Under the agreement, Hedera will collaborate with Georgia’s National Agency of Public Registry (NAPR) to explore applications of its enterprise-grade network across multiple public-sector services. Early use cases include digitized property records, real-estate tokenization, and the deployment of smart contracts to automate and secure registry processes.
Institutions. Enterprises. Governments 🇬🇪
Today, we unveil an MOU with the Ministry of Justice of Georgia (@justice_geo) – positioning the nation to implement @Hedera across the public sector.https://t.co/3fgwnx3kLI pic.twitter.com/wpkWt1mK8Y
— Hedera Foundation (@HederaFndn) December 2, 2025
According to Georgia’s Ministry of Justice, the initiative is designed to “enhance transparency, improve administrative efficiency, and strengthen citizen trust in public data.” Joint working groups between Hedera and government agencies will assess technical feasibility and integration pathways throughout 2026.
The move brings Georgia full circle. Back in 2016, the small Caucasus nation captured global headlines for becoming the first government in the world to use blockchain for land registry, anchoring records to the Bitcoin blockchain in partnership with BitFury. That project was hailed as a model for digital governance and earned praise from the World Bank for improving property transparency.
However, the early blockchain enthusiasm faded as pilot programs struggled to scale and regulatory clarity lagged.
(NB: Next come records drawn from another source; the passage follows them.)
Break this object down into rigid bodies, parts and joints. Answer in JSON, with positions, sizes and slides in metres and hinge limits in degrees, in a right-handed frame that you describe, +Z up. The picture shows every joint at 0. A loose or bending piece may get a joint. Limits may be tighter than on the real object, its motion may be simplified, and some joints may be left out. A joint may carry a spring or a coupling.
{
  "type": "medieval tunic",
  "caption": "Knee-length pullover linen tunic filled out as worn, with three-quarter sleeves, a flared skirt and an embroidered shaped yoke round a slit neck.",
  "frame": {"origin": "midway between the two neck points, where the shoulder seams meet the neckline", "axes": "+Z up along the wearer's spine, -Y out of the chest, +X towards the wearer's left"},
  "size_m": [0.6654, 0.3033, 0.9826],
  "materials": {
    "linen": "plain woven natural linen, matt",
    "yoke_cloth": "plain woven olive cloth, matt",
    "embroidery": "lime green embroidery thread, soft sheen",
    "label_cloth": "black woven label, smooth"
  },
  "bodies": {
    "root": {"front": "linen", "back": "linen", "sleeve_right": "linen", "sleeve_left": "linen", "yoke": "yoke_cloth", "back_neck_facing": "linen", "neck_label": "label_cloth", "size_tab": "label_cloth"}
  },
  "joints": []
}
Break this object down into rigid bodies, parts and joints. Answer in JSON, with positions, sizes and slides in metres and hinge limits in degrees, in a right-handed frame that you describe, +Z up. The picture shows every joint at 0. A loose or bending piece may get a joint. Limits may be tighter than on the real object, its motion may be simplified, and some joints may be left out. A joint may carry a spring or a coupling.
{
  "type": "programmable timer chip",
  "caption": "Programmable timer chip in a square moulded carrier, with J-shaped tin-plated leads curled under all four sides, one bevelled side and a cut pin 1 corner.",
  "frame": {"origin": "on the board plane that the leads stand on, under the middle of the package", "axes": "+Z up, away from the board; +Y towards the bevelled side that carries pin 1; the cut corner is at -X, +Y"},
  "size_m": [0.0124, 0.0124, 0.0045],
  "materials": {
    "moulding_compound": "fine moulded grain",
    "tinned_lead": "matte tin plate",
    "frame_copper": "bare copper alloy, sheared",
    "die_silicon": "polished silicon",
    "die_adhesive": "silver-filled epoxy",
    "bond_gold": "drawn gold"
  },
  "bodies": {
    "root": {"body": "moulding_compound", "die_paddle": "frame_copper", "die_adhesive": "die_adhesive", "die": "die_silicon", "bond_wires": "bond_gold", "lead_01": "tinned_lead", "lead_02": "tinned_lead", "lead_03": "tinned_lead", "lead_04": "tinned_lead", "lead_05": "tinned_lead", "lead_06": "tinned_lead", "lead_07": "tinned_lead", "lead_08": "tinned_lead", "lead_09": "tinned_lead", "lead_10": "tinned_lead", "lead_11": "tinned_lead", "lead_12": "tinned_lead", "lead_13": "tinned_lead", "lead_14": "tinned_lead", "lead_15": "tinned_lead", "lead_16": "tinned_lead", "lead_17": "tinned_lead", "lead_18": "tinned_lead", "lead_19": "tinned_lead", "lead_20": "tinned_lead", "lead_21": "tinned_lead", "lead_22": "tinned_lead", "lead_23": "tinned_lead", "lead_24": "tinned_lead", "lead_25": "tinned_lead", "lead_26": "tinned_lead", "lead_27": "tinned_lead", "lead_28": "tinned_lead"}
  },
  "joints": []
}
The new Hedera partnership signals a fresh phase, one that focuses on enterprise-grade, permissioned infrastructure designed for nationwide deployment.
Over the past few years, Georgia has tightened oversight of digital-asset businesses. In 2023, its central bank introduced a licensing regime for virtual-asset service providers (VASPs), requiring registration, capital thresholds, and anti-money-laundering (AML) compliance. Despite this, the country remains crypto-friendly, buoyed by low energy costs, vibrant mining activity, and a tech-savvy youth population.
Georgia’s renewed blockchain agenda may also set a precedent for its neighbours in the South Caucasus.
In Armenia, lawmakers passed a comprehensive Crypto Assets Law in mid-2025, giving digital assets legal status as property and creating a regulatory framework for exchanges and custody providers. The country has also seen an explosion of fintech startups, with more than 200 firms active in digital payments and mobile banking.
Across the border in Azerbaijan, cryptocurrencies exist in a legal grey zone, neither banned nor formally regulated, but the government is advancing fintech modernization through digital payment and microfinance initiatives.
Georgia’s move to embed Hedera’s DLT into official registries could, therefore, reignite regional competition to position the Caucasus as a testing ground for state-backed blockchain innovation.
For Hedera, the agreement adds another government-level partnership to its expanding roster of institutional clients, reinforcing its pitch as a scalable and energy-efficient alternative to traditional blockchain networks.
For Georgia, it represents a symbolic return to leadership in blockchain governance, a chance to reassert its digital ambitions and perhaps inspire its neighbours to follow suit.